José Roberto Brucceli foi também o precursor – juntamente com outros produtores – do sistema de plantio direto na palha na região do cerrado. Plantio Direto na Palha – PDP – é um sistema de produção agropecuária em que se evita a perturbação do solo e se mantém sua superfície sempre recoberta de resíduos (palha) e/ou de vegetação. O termo “plantio direto” origina-se do conceito de plantar diretamente sobre o solo não lavrado, e o termo “na palha” acrescenta a idéia de manter o solo sempre protegido por resíduos.
“No plantio convencional”, diz José Roberto Brucceli, “aquele em que se ara todo o solo, começamos a perder muita camada arável com a erosão. Tínhamos um problema sério. Por volta de 1990 começamos a pensar que talvez o plantio direto daria certo.” O plantio direto era uma prática que começou no Paraná. “Como o clima do Paraná é temperado, alguns falavam que não daria certo. Mas fomos atrás. Buscamos os pioneiros do plantio direto – Nonô Pereira, Érico Barthes, Franke Dijkstra – e pedimos para nos ensinarem a fazer o plantio direto”.
O reconhecimento veio em 2016, quando José Roberto Brucceli recebeu o prêmio concurso cultural Personagem Soja Brasil, realizado para valorizar pessoas envolvidas na cadeia produtiva do grão e que possuem uma contribuição decisiva para o desenvolvimento e a história da soja no país.
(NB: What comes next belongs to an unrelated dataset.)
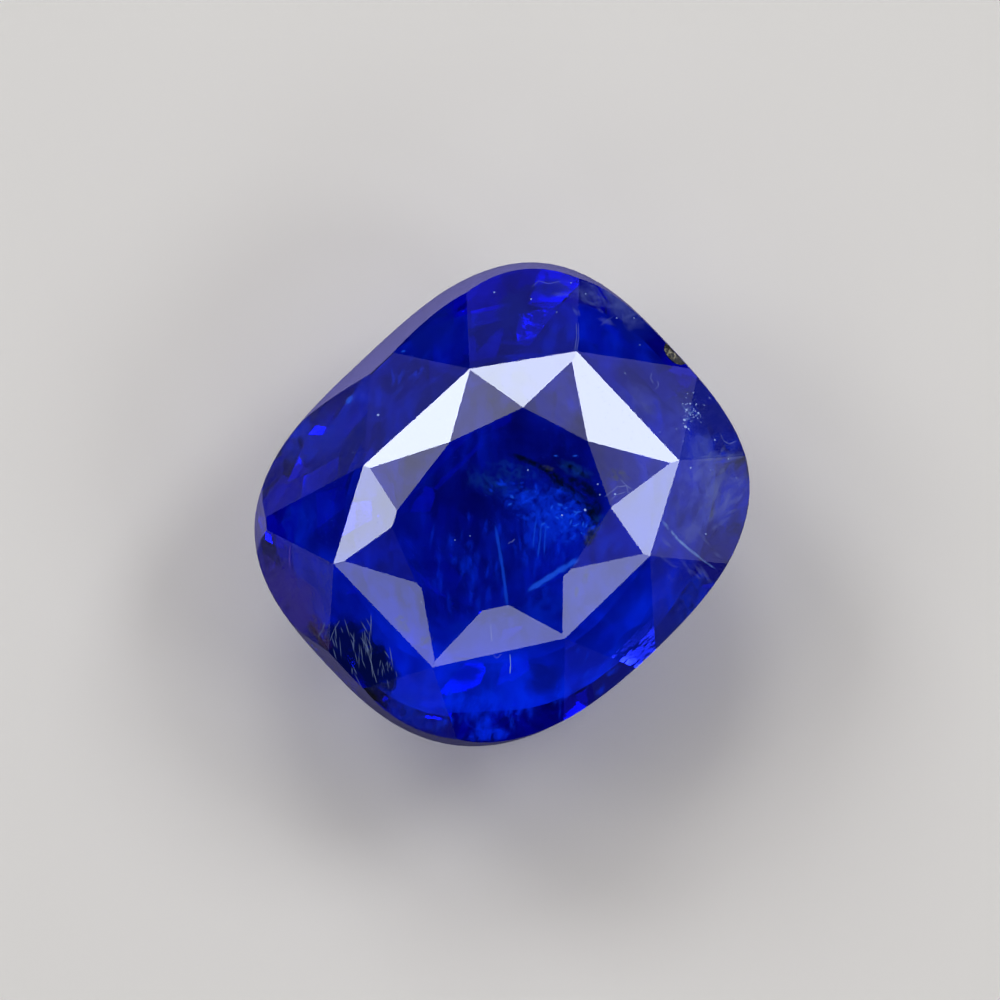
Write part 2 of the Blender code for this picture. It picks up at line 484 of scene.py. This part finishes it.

Promovido pelo Canal Rural, o concurso analisou a história de produtores, pesquisadores e pessoas ligadas ao meio rural que tiveram destaque em suas regiões ou estado. Com 54 % dos votos válidos, o goiano José Roberto Brucceli, foi o grande vencedor da disputa. Ele foi homenageado durante o fórum de encerramento da edição do projeto, que aconteceu no Mato Grosso do Sul.